Il a fallu attendre les années 1990 pour que le monde universitaire américain applique ce concept bourdieusien à des objets internationaux. Parler de champ « conduit à appréhender les agents (y compris les individus ou les Etats) et leurs pratiques (…) en termes relationnels », explique le sociologue Julien Go, et permet donc d’apporter de la complexité à l’analyse.

Didier Georgakakis, professeur de science politique, rappelle dans un entretien comment le concept de « champ de l’eurocratie » a permis de sortir d’une approche institutionnelle de l’Union européenne. Le « compromis européen » est en réalité le fruit de batailles et d’effets de domination internes, relève-t-il. De même, l’intervention militaire française au Mali gagne à être comprise sous le prisme du champ international, qui met l’accent sur les rapports de pouvoirs dans la politique française, les contingences de l’histoire et l’importance des relations avec d’autres Etats, démontre Florent Pouponneau.

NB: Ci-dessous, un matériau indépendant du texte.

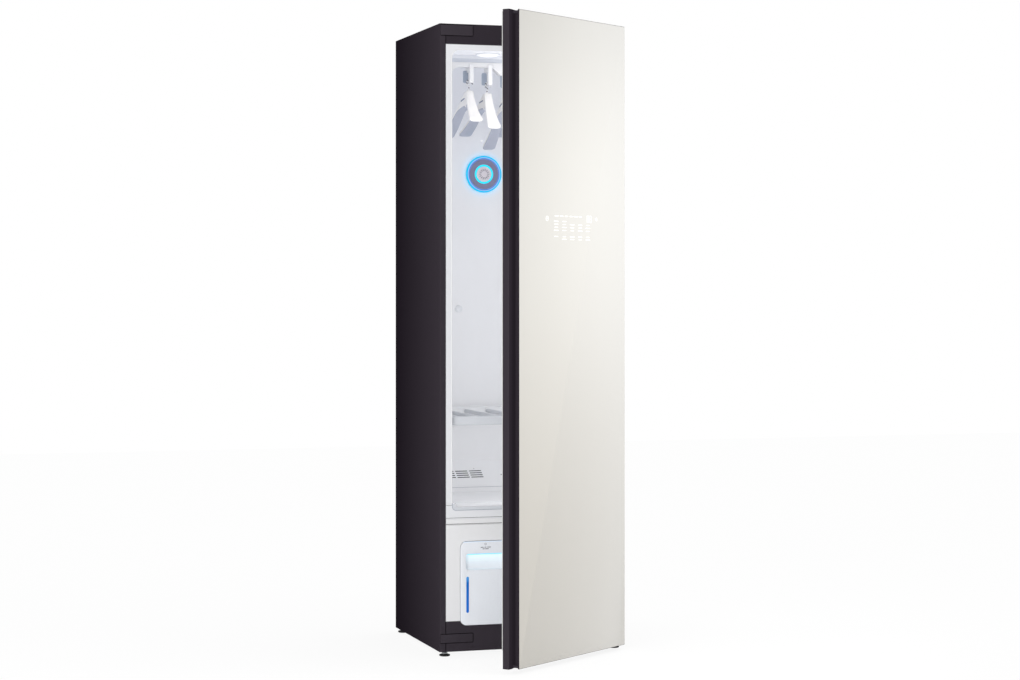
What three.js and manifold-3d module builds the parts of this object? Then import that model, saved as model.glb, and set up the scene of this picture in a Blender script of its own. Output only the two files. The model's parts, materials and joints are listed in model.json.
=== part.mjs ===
// Clothes care steam cabinet: a tall steam wardrobe with a glass door on a pocket handle frame.
// Millimetres, +Z up. The door is on the -Y side, hinged at +X, and stands open as it is shown.
import * as THREE from "three";
import { mergeVertices } from "three/addons/utils/BufferGeometryUtils.js";
import Module from "manifold-3d";

const wasm = await Module();
wasm.setup();

// Clearances and shared sizes
const FIT = 0.3; // gap between pieces that lie against each other
const RUN = 1.5; // gap round a piece that slides or turns
const OVERRUN = 6; // how far a cut passes the faces that it goes through
const ARC_STEPS = 4; // facets of a quarter round
const ROUND_SIDES = 20; // facets of a full round
const SMALL_SIDES = 10; // facets of a small round

// Cabinet body, stacked from the floor up
const FOOT = { lift: 15, padHeight: 7, padRadius: 17, stemRadius: 5, stemTop: 24, insetX: 21, insetY: 20 };
const PLINTH = { height: 94, sheet: 1.5 };
const LOWER_PANEL = { height: 298, thickness: 3 };
const TRIM = { height: 18, thickness: 2, recess: 1 };
const FLOOR_UNIT = { lip: 37, rise: 50, thickness: 6, sideLip: 9 };
const CAVITY = { sideWall: 40, rearGap: 15, height: 1418, wall: 2.5, ceilingRise: 12, cornerRadius: 24, flangeTop: 18 };
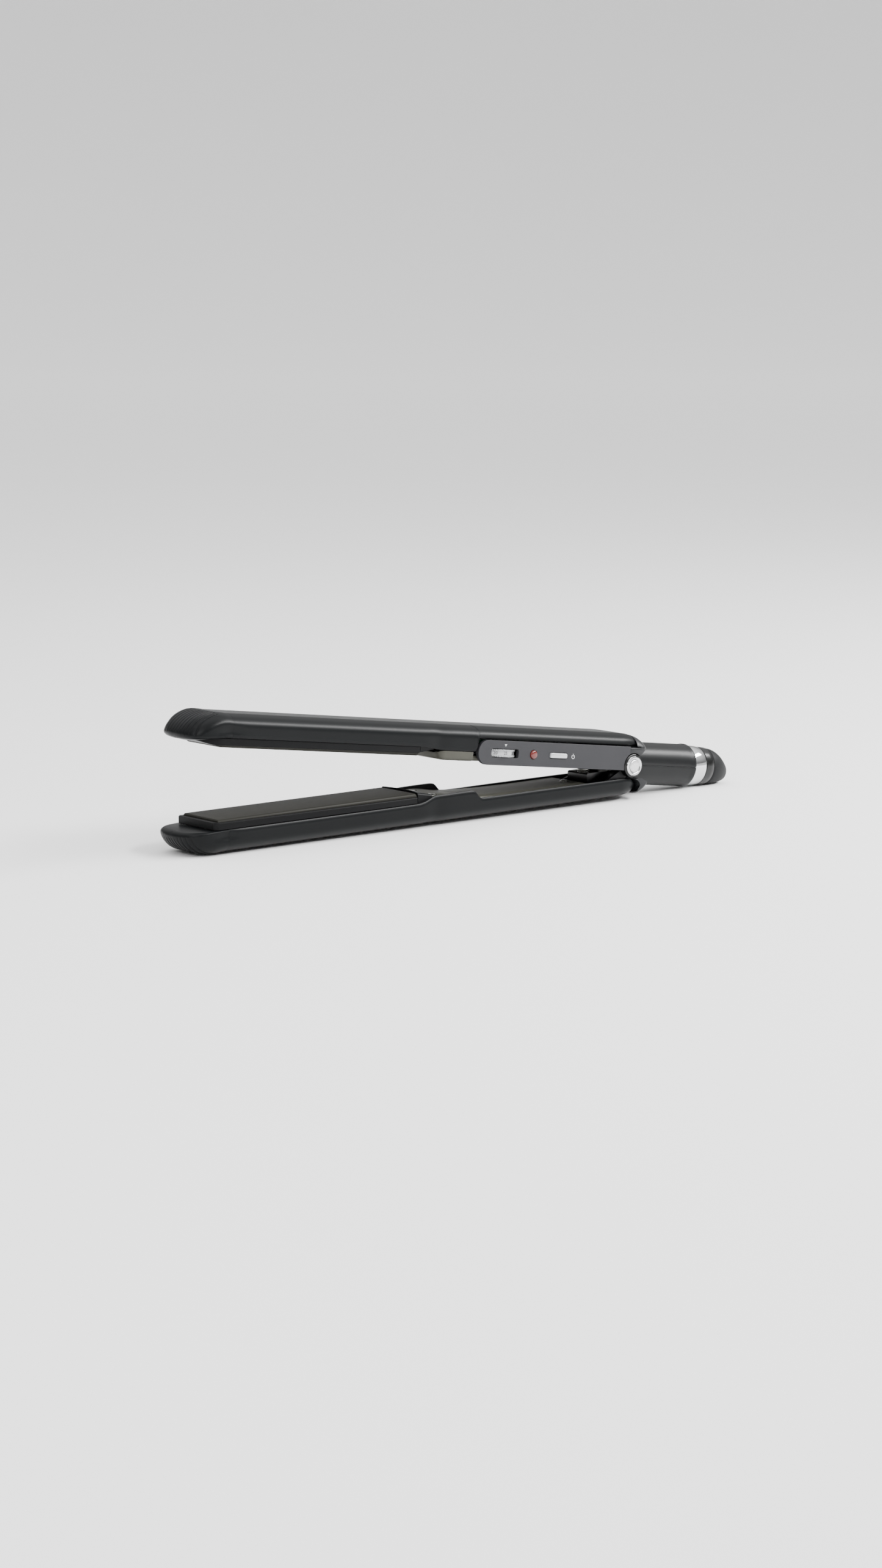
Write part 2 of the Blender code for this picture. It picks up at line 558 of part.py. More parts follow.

Multiplication des rapports de pouvoir

Après l’apport de la sociologie du champ à l’étude des relations internationales, Florent Pouponneau et Karim Fertikh, coordinateurs de ce numéro, souhaitent « étudier ce que l’analyse de phénomènes dits “internationaux” fait, dans une sorte d’“effet boomerang”, aux concepts ou aux pratiques des sociologues ». Dans un article sur les groupes d’intérêts européens – les lobbys –, Hélène Michel, professeure de science politique, invite la sociologie française à adopter un « réflexe Europe » pour porter un autre regard sur des objets sociologiques bien connus. La « démocratisation », par exemple, se traduit au sein de l’UE par une exigence de transparence et une participation citoyenne – par les « grands débats » – plus que par des institutions représentatives comme le Parlement européen.